TBT: Spring Breakers

Harmony Korine’s 2012 film “Spring Breakers” is an understated and underappreciated classic. The critics of the film don’t like the fact that they look at the screen and see a mirror–they see a future they don’t want to face.

Korine’s genius portrayal of a spring break gone the way of “Scarface” was heavily critiqued and bashed by audiences upon release. Vocal cries of inconsistent tone and pretentious stacked metaphors echoed through audiences. Critics saw it from a completely different perspective.

On the first viewing, the film immediately struck a chord with me. I understood Korine’s film and the message he was trying to convey.

“Spring Breakers” revolves around four college girls named Faith, Brit, Candy and Cotty. Unsatisfied with their mundane college lives, they have been saving up for spring break all semester. Students are leaving campus to enjoy their vacation. The four girls are left counting their dollars, which are too few in number to take them anywhere.

Faith sums up their entire mindset for this trip (and the girls’ eventually bloody ending) with a diatribe about complacency and boredom from normality.

“I’m tired of seeing the same thing. Everybody’s so miserable here because they see the same things every day, they wake up in the same bed, same houses, same depressing streetlights, one gas station, grass–it’s not even green, it’s brown,” she said.  “Everything is the same and everyone is just sad. I really don’t want to end up like them. I just want to get out of here. There’s more than just spring break. This is our chance to see something different.”

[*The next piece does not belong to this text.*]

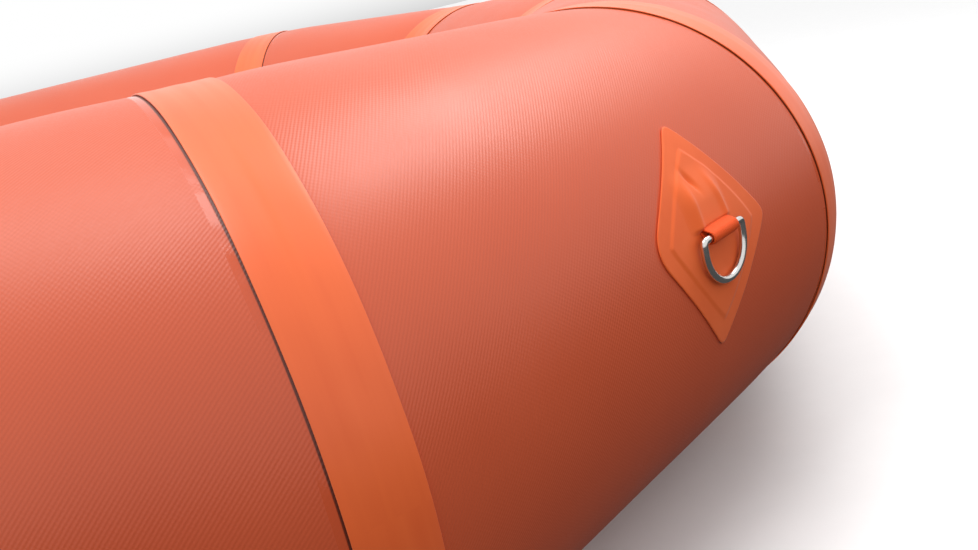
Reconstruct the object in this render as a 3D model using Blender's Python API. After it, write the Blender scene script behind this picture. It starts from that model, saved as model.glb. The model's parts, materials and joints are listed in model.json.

Refusing to miss out on spring break, the girls, sans Faith, rob a restaurant to have enough to travel to St. Petersburg, Florida.

Not wanting their experience of spring break to ever end, the girls descend into a life of crime. There is so much to unpack about this film and the underlying commentary on modern-day capitalism, superficialities of millennials and fetishization of hyper-stylistic violence.

Korine’s direction frames it in a way that inspires interpretation instead of solely being a film about crime and partying during spring break. Korine lingers on uncomfortable shots of partying to unnerve the audience instead of stimulating them with their alluring power of colorful freedom. It becomes a Jell-O shot of deep reflection on the audience to show them how incomprehensibly wild these girls get. It makes the audience second-guess themselves.

Korine isn’t making fun of these girls or shaking his head at this generation. He isn’t even saying that spring break or the party culture in general is a bad thing. He wanted to stimulate with his images of partying while provoking in the same breath. No judgment is made about the main characters or the culture they grew up in. Korine just wanted to have a little fun while discussing our current state of modern-day reliance on overt stimulation from a culture that is never satisfied.

It isn’t for everyone – the film or the culture explored in the film. Faith (played by Selena Gomez) seems to be a devoted Christian, but is just as excited to party with her girlfriends on spring break. She’s also the first one to leave Florida when things start to take a turn for the worst when they get introduced to a local rapper/gangster named Alien (played by James Franco). As soon as Faith leaves the girls, the girls lose faith in escaping the lifestyle of crime they willingly fell into.

springbreakersPop culture seems to be the reason for the girls’ descent into crime. Before they rob the restaurant, the girls keep repeating “just pretend it’s a video game” over and over until their comments become like a chorus of a hit single. There seems to be no consequence for their actions. When one of the girls gets shot in a drive-by, the other girls let her leave Florida and continue on their path that ends in countless people being mowed down by bullets. This is the reality these girls live in. They aren’t satisfied rapping their favorite songs; they want to live them.

James Franco’s character seems like an overblown parody of a rapper lifestyle at first, but he’s created by the same culture that birthed the girls. Faith sees Alien and the culture he represents as fake and leaves town. She sees how vile the culture she’s involved in can become. The rest stay because he is normal to them. Faith’s departure represents those who dabble in the party culture when it’s safe, but can’t handle the dark side of it. Alien’s lifestyle is like the hangover personified for a lifetime.

The girls never want to live in the mundane of modern day corporate America. They essentially want to be free forever. They want spring break–a permanent vacation to live out their most primal needs– to last forever. This needs to happen before they get bogged down in the “real world,” where a week of things that are all fleeting can live forever.

Twirling guns in the sunset. They have a life of which they don’t know the consequences. They make-believe. Pretending it’s just a video game. They want to be at the party and they want everyone to know.

The American Dream, drenched in Skittles-flavored violence.